Todos somos tan sufridos. Es como si todo lo malo nos pasara a nosotros. Llevamos esta constante competencia de “a ver quién sufre más” en nuestros hombros y para mi temor, no sabemos cómo descargarla. Si tenemos trabajo, tenemos más trabajo que todos los que nos rodean. Si tenemos que levantarnos temprano, nadie se levanta más temprano que nosotros… y se acuesta más tarde. Y cuando hablamos de un corazón roto. Uffff. Ni mencionarlo.
Nuestras dolencias son las más importantes. Ese YO tan marcado e imposible de obviar está constantemente frente al espejo. YO SUFRO/SUFRÍ. YO. Sólo se vuelve un TÚ, o ÉL/ELLA sí es para culpar.
No sabemos cómo presentar los daños del tamaño que corresponden. Detrás de las lágrimas los objetos se ven más grandes de lo que son. Nuestro cuerpo debería venir con esa advertencia como los retrovisores: Cuando miramos atrás, con los ojos empañados de lágrimas, vemos nuestro dolor más cerca.

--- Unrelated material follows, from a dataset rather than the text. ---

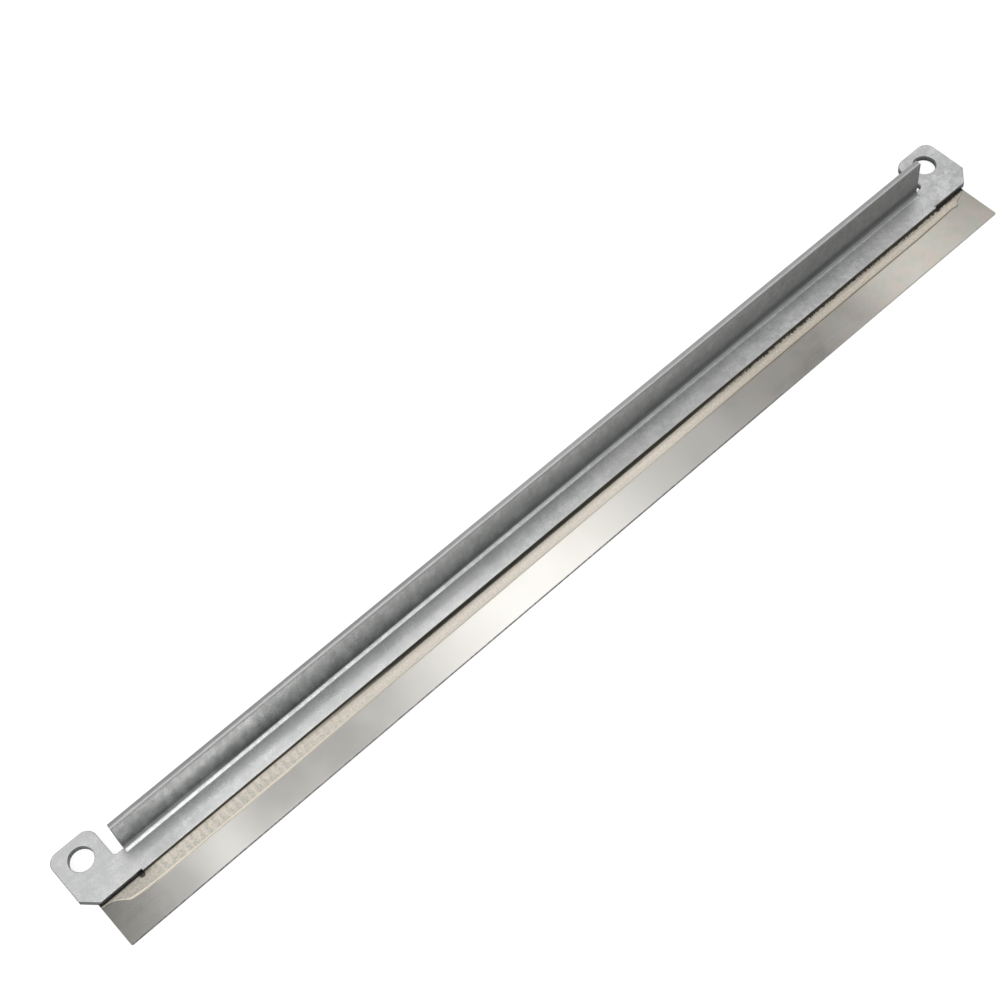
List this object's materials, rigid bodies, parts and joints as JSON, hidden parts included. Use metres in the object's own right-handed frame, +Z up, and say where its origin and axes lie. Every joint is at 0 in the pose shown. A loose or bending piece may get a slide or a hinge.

Y así lo proyectamos. En cuestiones del amor, somos los mayores desgraciados, perdedores y tristes seres. Siempre mártires, siempre caballeros sin escudos y sin lanzas, recibiendo flechazos a mansalva y cuchilladas en el corazón.
Lo peor es que entre tanto culpar y tanto llorar se pierde el punto importante de la historia: para seguir viviendo en paz hay que ver los objetos en su justa proporción.